*Supplied information:*

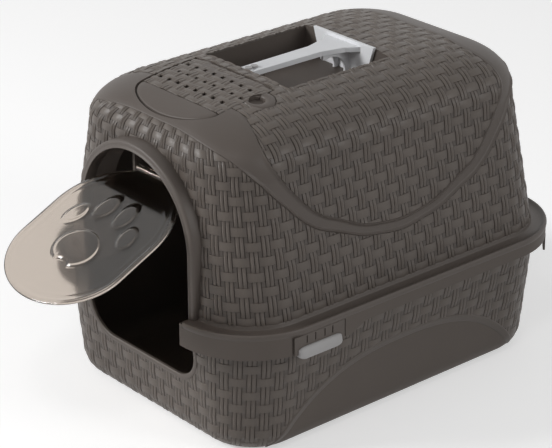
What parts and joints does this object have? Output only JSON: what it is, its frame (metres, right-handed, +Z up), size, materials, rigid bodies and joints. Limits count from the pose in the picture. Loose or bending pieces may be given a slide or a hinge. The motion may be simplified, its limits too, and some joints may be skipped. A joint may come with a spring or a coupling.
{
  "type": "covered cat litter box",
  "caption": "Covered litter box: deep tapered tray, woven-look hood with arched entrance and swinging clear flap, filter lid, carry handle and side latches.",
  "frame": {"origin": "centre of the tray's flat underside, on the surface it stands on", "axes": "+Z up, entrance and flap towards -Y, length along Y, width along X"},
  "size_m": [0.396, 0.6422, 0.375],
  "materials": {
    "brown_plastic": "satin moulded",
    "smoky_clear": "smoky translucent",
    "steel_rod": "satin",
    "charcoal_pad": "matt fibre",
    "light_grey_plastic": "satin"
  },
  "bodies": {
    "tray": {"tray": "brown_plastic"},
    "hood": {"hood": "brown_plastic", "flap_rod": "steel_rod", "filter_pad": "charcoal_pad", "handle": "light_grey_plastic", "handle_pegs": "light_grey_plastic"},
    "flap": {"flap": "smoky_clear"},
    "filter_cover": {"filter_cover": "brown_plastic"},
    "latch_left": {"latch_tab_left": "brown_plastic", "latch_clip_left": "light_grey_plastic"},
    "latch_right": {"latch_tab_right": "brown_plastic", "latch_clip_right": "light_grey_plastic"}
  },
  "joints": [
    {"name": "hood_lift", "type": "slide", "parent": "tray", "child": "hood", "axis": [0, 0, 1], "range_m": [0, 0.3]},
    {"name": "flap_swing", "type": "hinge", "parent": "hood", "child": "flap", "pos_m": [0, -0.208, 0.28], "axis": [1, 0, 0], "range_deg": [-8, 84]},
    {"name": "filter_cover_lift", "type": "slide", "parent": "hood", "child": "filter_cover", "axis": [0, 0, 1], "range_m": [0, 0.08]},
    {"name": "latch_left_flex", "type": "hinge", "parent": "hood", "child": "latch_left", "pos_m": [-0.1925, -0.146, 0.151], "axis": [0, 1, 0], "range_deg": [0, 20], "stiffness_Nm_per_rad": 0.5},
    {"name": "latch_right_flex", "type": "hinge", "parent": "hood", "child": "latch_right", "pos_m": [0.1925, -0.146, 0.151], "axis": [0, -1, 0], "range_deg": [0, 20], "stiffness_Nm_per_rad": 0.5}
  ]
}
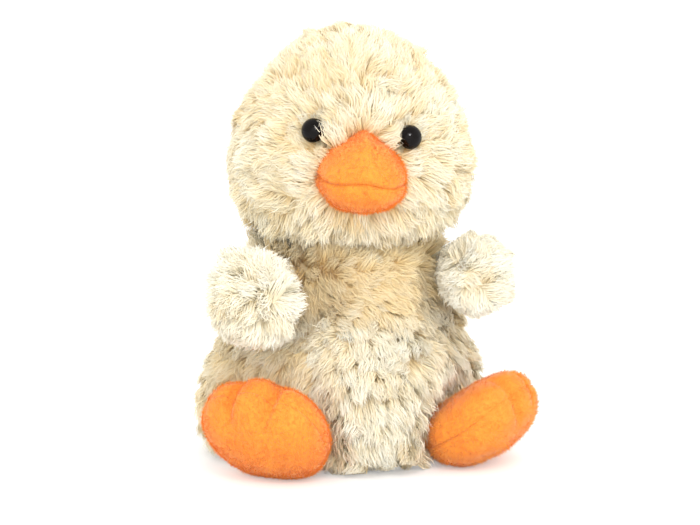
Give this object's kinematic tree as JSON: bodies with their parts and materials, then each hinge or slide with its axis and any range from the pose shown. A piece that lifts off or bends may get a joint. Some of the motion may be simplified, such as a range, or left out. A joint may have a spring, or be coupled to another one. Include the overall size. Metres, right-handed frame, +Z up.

*The problem:* Print out the whole listing exactly as it appears.

*Answer:*
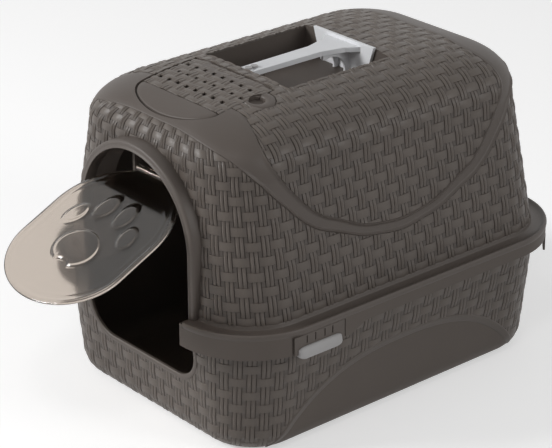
What parts and joints does this object have? Output only JSON: what it is, its frame (metres, right-handed, +Z up), size, materials, rigid bodies and joints. Limits count from the pose in the picture. Loose or bending pieces may be given a slide or a hinge. The motion may be simplified, its limits too, and some joints may be skipped. A joint may come with a spring or a coupling.
{
  "type": "covered cat litter box",
  "caption": "Covered litter box: deep tapered tray, woven-look hood with arched entrance and swinging clear flap, filter lid, carry handle and side latches.",
  "frame": {"origin": "centre of the tray's flat underside, on the surface it stands on", "axes": "+Z up, entrance and flap towards -Y, length along Y, width along X"},
  "size_m": [0.396, 0.6422, 0.375],
  "materials": {
    "brown_plastic": "satin moulded",
    "smoky_clear": "smoky translucent",
    "steel_rod": "satin",
    "charcoal_pad": "matt fibre",
    "light_grey_plastic": "satin"
  },
  "bodies": {
    "tray": {"tray": "brown_plastic"},
    "hood": {"hood": "brown_plastic", "flap_rod": "steel_rod", "filter_pad": "charcoal_pad", "handle": "light_grey_plastic", "handle_pegs": "light_grey_plastic"},
    "flap": {"flap": "smoky_clear"},
    "filter_cover": {"filter_cover": "brown_plastic"},
    "latch_left": {"latch_tab_left": "brown_plastic", "latch_clip_left": "light_grey_plastic"},
    "latch_right": {"latch_tab_right": "brown_plastic", "latch_clip_right": "light_grey_plastic"}
  },
  "joints": [
    {"name": "hood_lift", "type": "slide", "parent": "tray", "child": "hood", "axis": [0, 0, 1], "range_m": [0, 0.3]},
    {"name": "flap_swing", "type": "hinge", "parent": "hood", "child": "flap", "pos_m": [0, -0.208, 0.28], "axis": [1, 0, 0], "range_deg": [-8, 84]},
    {"name": "filter_cover_lift", "type": "slide", "parent": "hood", "child": "filter_cover", "axis": [0, 0, 1], "range_m": [0, 0.08]},
    {"name": "latch_left_flex", "type": "hinge", "parent": "hood", "child": "latch_left", "pos_m": [-0.1925, -0.146, 0.151], "axis": [0, 1, 0], "range_deg": [0, 20], "stiffness_Nm_per_rad": 0.5},
    {"name": "latch_right_flex", "type": "hinge", "parent": "hood", "child": "latch_right", "pos_m": [0.1925, -0.146, 0.151], "axis": [0, -1, 0], "range_deg": [0, 20], "stiffness_Nm_per_rad": 0.5}
  ]
}
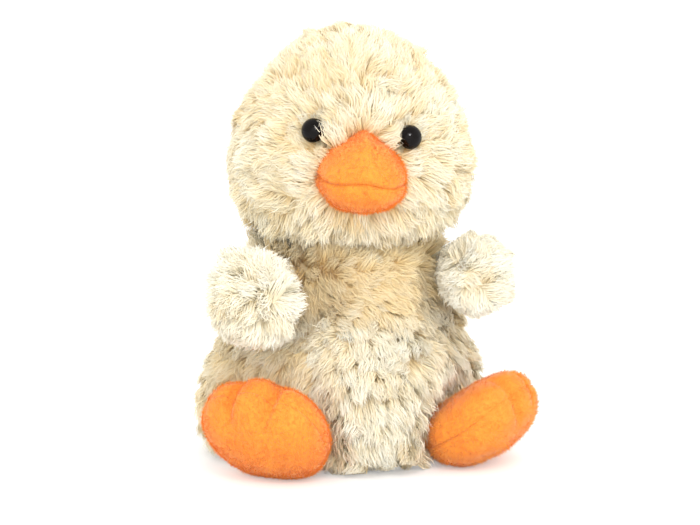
Give this object's kinematic tree as JSON: bodies with their parts and materials, then each hinge or slide with its axis and any range from the pose shown. A piece that lifts off or bends may get a joint. Some of the motion may be simplified, such as a range, or left out. A joint may have a spring, or be coupled to another one. Include the overall size. Metres, right-handed frame, +Z up.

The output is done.